Both Russian and Belarusian players, and fans, should feel lucky to be at the tournament in the first place; Wimbledon’s organisers banned them from the tournament altogether. The violent images coming out of Ukraine can only begin to reflect the destruction that Vladimir Putin’s hate-fuelled, unjustifiable invasion has had on Ukrainian families and society. With this in mind, bringing geopolitics into the realm of sport is simply unavoidable.

It would be wrong to consider this purely from one, Western, perspective. The war in Ukraine is clearly a conflict concocted by Vladimir Putin and Alexander Lukashenko themselves. It is not a conflict that was started by supportive tennis fans, nor the players who have trained their whole lives to play in these major tournaments. Therefore, the view that they should not be punished and denied support just because of the actions of their insane leaders is entirely valid. Simply waving the national flag doesn’t directly correlate with their support for the invasion of Ukraine, which is opposed by a growing majority in Russia especially as sanctions bite.

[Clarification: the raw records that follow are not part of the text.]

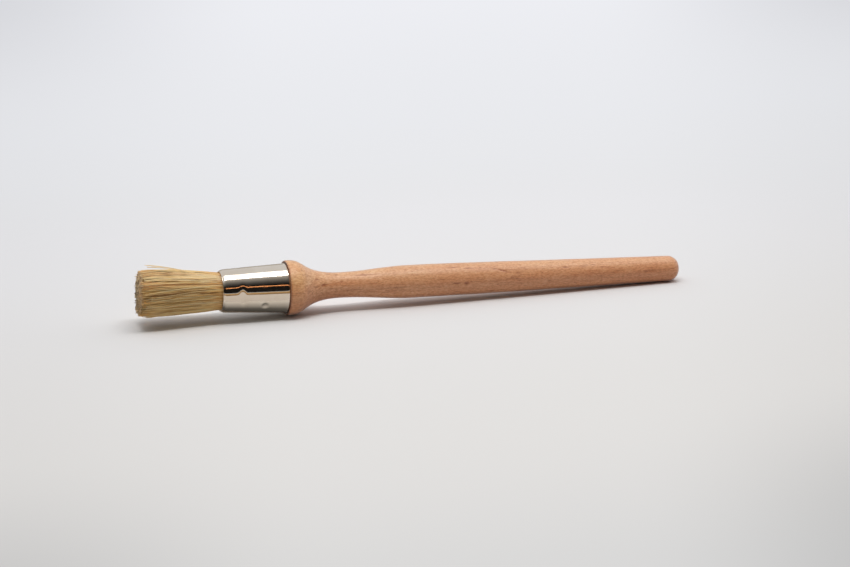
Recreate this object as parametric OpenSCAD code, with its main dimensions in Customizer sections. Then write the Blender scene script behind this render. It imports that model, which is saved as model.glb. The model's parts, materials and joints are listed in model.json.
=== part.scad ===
// Round pastry brush: a turned beech handle, a tapered plated-steel ferrule,
// and a tuft of natural bristle set in resin inside the ferrule.
//
// Every piece is a turned shape about one axis. That axis is drawn from the
// trimmed end of the bristles (position 0) to the rounded end of the handle.
// The finished brush lies on its side on a table, as it rests by itself: it
// touches the table with the rim of its collar and with the end of its handle,
// so the axis leans down by a small angle towards the handle end, and the
// bristles hang just clear of the table.
// +X runs from the bristles to the handle end, +Z is up, Z = 0 is the table.

/* [Bristles] */
// Length of bristle that stands out of the ferrule
free_len = 31; // [22:0.5:38]
// Diameter of the tuft at its trimmed end
tip_d = 18.4; // [16:0.1:19]
// How far the middle of the trimmed end is domed beyond its rim
tip_dome = 0.9; // [0.3:0.1:2]
// Length of bristle next to the ferrule that does the bending
flex_len = 5; // [5:0.5:8]
// Air gap between the bristles and the ferrule wall at the mouth
root_gap = 0.64; // [0.4:0.02:1]
// Depth of bristle held inside the ferrule
butt_depth = 12; // [10:0.5:12.5]

/* [Ferrule] */
// Length of the ferrule
ferrule_len = 25.8; // [24:0.1:30]
// Outer diameter at the mouth, where the bristles come out
ferrule_front_d = 16.5; // [16:0.1:18]
// Outer diameter at the collar
ferrule_back_d = 19.1; // [18.5:0.1:20]
// Thickness of the sheet
wall = 0.4; // [0.3:0.05:0.5]
// Distance of the rolled crimp ring from the mouth
crimp_pos = 7.6; // [7:0.1:8.5]
// Width of the crimp ring
crimp_w = 4.2; // [3:0.1:5]
// Depth of the crimp ring
crimp_depth = 0.22; // [0.1:0.02:0.3]
// Distance of the punched dimples from the mouth
stake_pos = 16.2; // [15.6:0.1:18]
// Radius of the ball that punches each dimple
stake_ball_r = 2; // [1.8:0.1:2.4]
// Depth of each dimple
stake_depth = 0.5; // [0.3:0.05:0.6]
// Turn of the first dimple about the brush axis, from the top
stake_turn = 120; // [100:1:140]

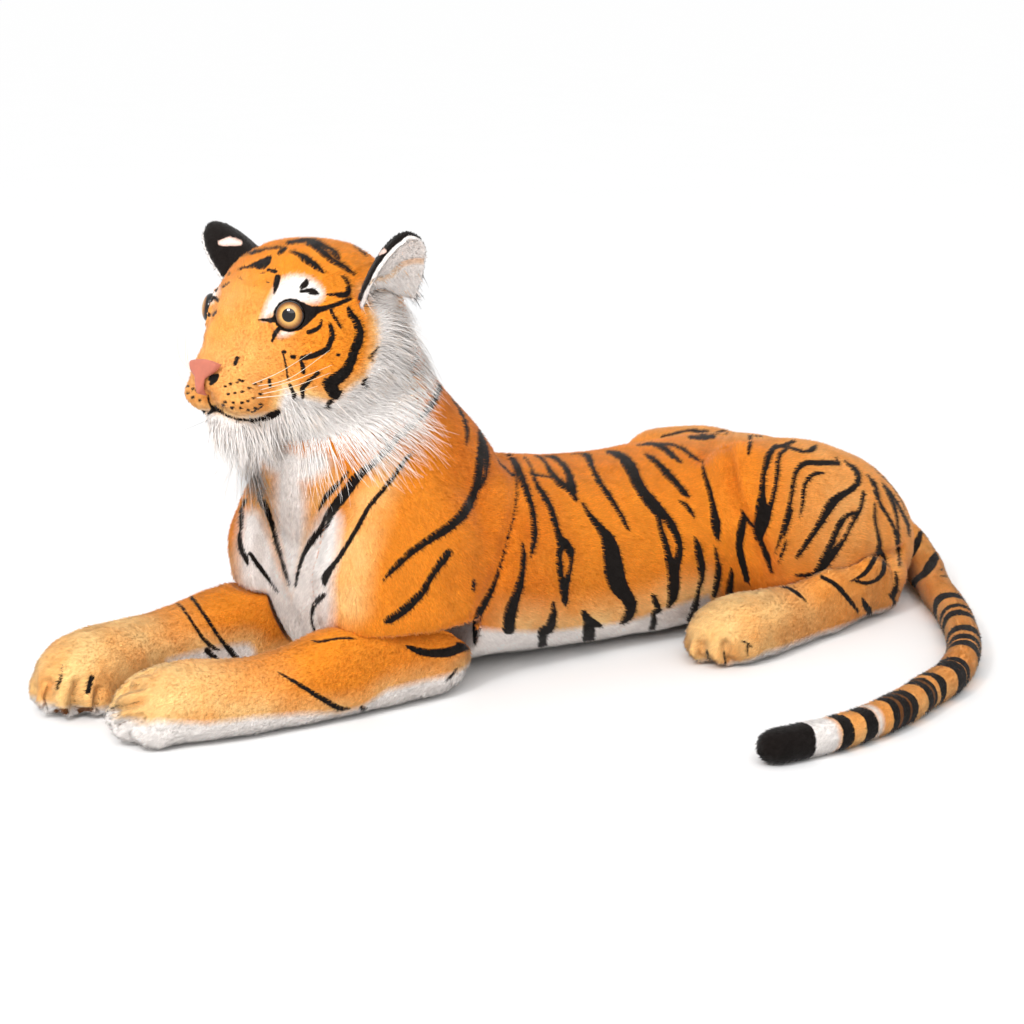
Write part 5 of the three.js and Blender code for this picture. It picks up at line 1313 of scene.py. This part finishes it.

The idea of the need to punish Russia and Ukraine isn’t a Western perspective though. The world has rallied behind Ukraine, with Russia and Belarus becoming pariahs on the world stage. They have very few allies. Therefore, the step to ban the flags shouldn’t be controversial with the masses. Challenging a rogue Russia and a barmy Belarus is something that has so far been embraced by people from across the world. Whilst painful for the innocent Russians and Belarusians attending the Open, the reasoning behind the measures is justifiable, and it is a widely accepted view.

Despite this, some see these actions against the Russian and Belarusian sides as doing little to truly help Ukrainians. It simply brings the war into sport, which should most certainly be a space for much needed peace and inclusivity in a time of great challenge and uncertainty. What Ukraine really needs is material support from the West, but this is a job for politicians, not for the organisers of sporting events. However, this view is dangerous because international sporting events have always been political, whether we like it or not. They provide an opportunity to share a view to the world, and indeed to the Russian and Belarusian leadership, that extreme violations of international law will not be tolerated. This view has been reinforced by the Victorian State government, who have claimed the move sends ‘a very, very clear message that human rights are important, whether it's in sport, or more broadly in our community’.

Whilst many would think the step to ban the flags is relatively insignificant in the grand scheme of the world, they would be wrong. The move raises wider questions about the significance of a flag, as well as on politics and equality in sport. Sport should be played on a level playing field, which is the theory behind the organisers’ decision to initially allow all fans to express their support with flags at the Open. However, there have been multiple reports of fans using flags as a symbol of violence and hatred towards Ukraine and its allies. In this sense, the decision to ban the flags of these two rogue states becomes even less controversial. Fans have been said to have actively ‘taunted’ players with them. Regardless of the geopolitical situation, this is not in line with the values of the game and could rightly constitute political action in itself.

The decision by the organisers of the Australian Open shouldn’t be a controversial one. The Russian leadership is guilty, invading Ukraine, disrupting the lives of innocent people, and bringing them trauma no person should face. Belarus is complicit, enabling Russia to act as it has. The only controversy should stem from inaction. Organisers could’ve and should’ve banned Russia and Belarus altogether. Whilst unfair on fans and players, actions have consequences. Both states must face maximum pressure within the international system until Ukraine is free, and those responsible for atrocity are held to account. Sometimes politicisation is necessary, and sport has reach. Normalising the actions of Russia and Belarus to the world by allowing them to play on as normal would be wrong and will only prolong the pain Ukrainians face.